**EXERCISE BRIEF:** Reproduce exactly the lines from the one containing "Write part 2 of" down to the one containing "return piece", including both of those lines, and nothing else.

**DATASET CONTENT:**
++++

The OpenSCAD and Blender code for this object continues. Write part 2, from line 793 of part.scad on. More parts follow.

++++

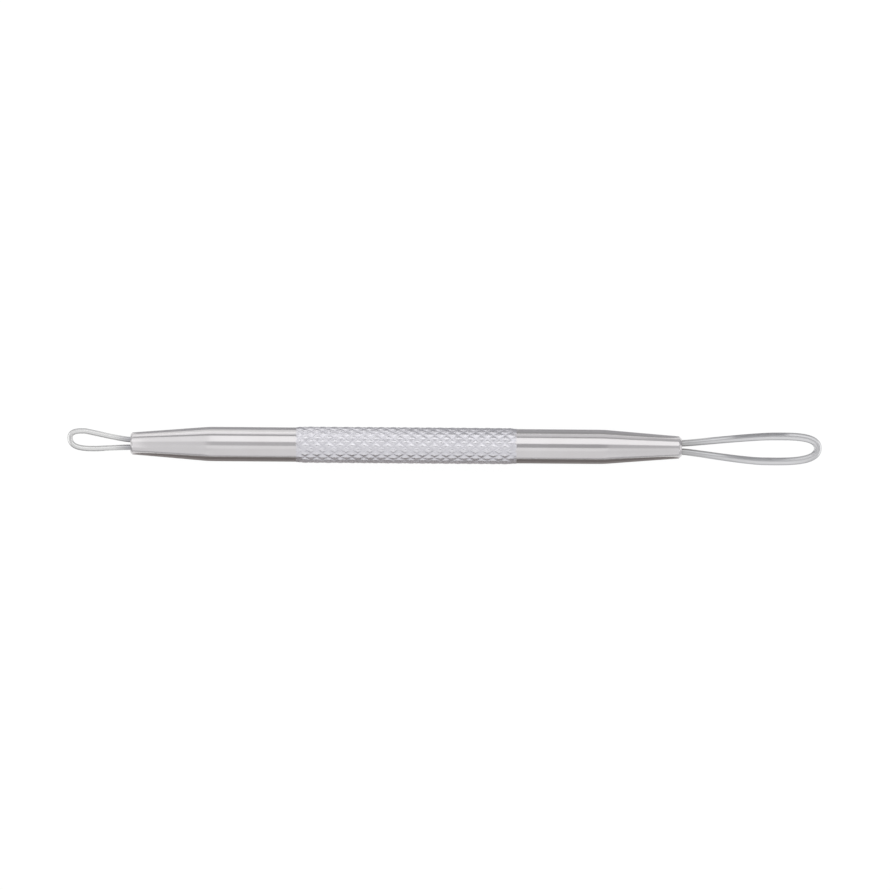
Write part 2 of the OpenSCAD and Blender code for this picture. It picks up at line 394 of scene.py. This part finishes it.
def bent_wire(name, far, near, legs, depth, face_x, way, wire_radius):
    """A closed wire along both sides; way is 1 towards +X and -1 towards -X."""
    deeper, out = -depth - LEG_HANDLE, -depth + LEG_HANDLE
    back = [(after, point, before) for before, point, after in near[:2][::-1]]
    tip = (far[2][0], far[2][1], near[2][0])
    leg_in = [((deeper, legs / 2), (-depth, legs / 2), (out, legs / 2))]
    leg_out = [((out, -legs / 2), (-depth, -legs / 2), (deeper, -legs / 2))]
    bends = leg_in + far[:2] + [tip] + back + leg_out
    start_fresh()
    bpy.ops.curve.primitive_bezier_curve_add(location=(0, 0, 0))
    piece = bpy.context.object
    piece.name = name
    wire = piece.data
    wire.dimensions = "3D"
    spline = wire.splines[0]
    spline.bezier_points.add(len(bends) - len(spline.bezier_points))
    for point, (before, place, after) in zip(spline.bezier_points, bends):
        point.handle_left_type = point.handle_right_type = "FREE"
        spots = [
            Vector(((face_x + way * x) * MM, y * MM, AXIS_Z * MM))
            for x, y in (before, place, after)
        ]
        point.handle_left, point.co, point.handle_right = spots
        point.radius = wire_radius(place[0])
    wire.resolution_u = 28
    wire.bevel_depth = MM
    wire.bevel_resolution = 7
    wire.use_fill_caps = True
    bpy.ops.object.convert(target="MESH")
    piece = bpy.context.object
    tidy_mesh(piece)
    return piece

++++

**TASK RESULT:**
Write part 2 of the OpenSCAD and Blender code for this picture. It picks up at line 394 of scene.py. This part finishes it.
def bent_wire(name, far, near, legs, depth, face_x, way, wire_radius):
    """A closed wire along both sides; way is 1 towards +X and -1 towards -X."""
    deeper, out = -depth - LEG_HANDLE, -depth + LEG_HANDLE
    back = [(after, point, before) for before, point, after in near[:2][::-1]]
    tip = (far[2][0], far[2][1], near[2][0])
    leg_in = [((deeper, legs / 2), (-depth, legs / 2), (out, legs / 2))]
    leg_out = [((out, -legs / 2), (-depth, -legs / 2), (deeper, -legs / 2))]
    bends = leg_in + far[:2] + [tip] + back + leg_out
    start_fresh()
    bpy.ops.curve.primitive_bezier_curve_add(location=(0, 0, 0))
    piece = bpy.context.object
    piece.name = name
    wire = piece.data
    wire.dimensions = "3D"
    spline = wire.splines[0]
    spline.bezier_points.add(len(bends) - len(spline.bezier_points))
    for point, (before, place, after) in zip(spline.bezier_points, bends):
        point.handle_left_type = point.handle_right_type = "FREE"
        spots = [
            Vector(((face_x + way * x) * MM, y * MM, AXIS_Z * MM))
            for x, y in (before, place, after)
        ]
        point.handle_left, point.co, point.handle_right = spots
        point.radius = wire_radius(place[0])
    wire.resolution_u = 28
    wire.bevel_depth = MM
    wire.bevel_resolution = 7
    wire.use_fill_caps = True
    bpy.ops.object.convert(target="MESH")
    piece = bpy.context.object
    tidy_mesh(piece)
    return piece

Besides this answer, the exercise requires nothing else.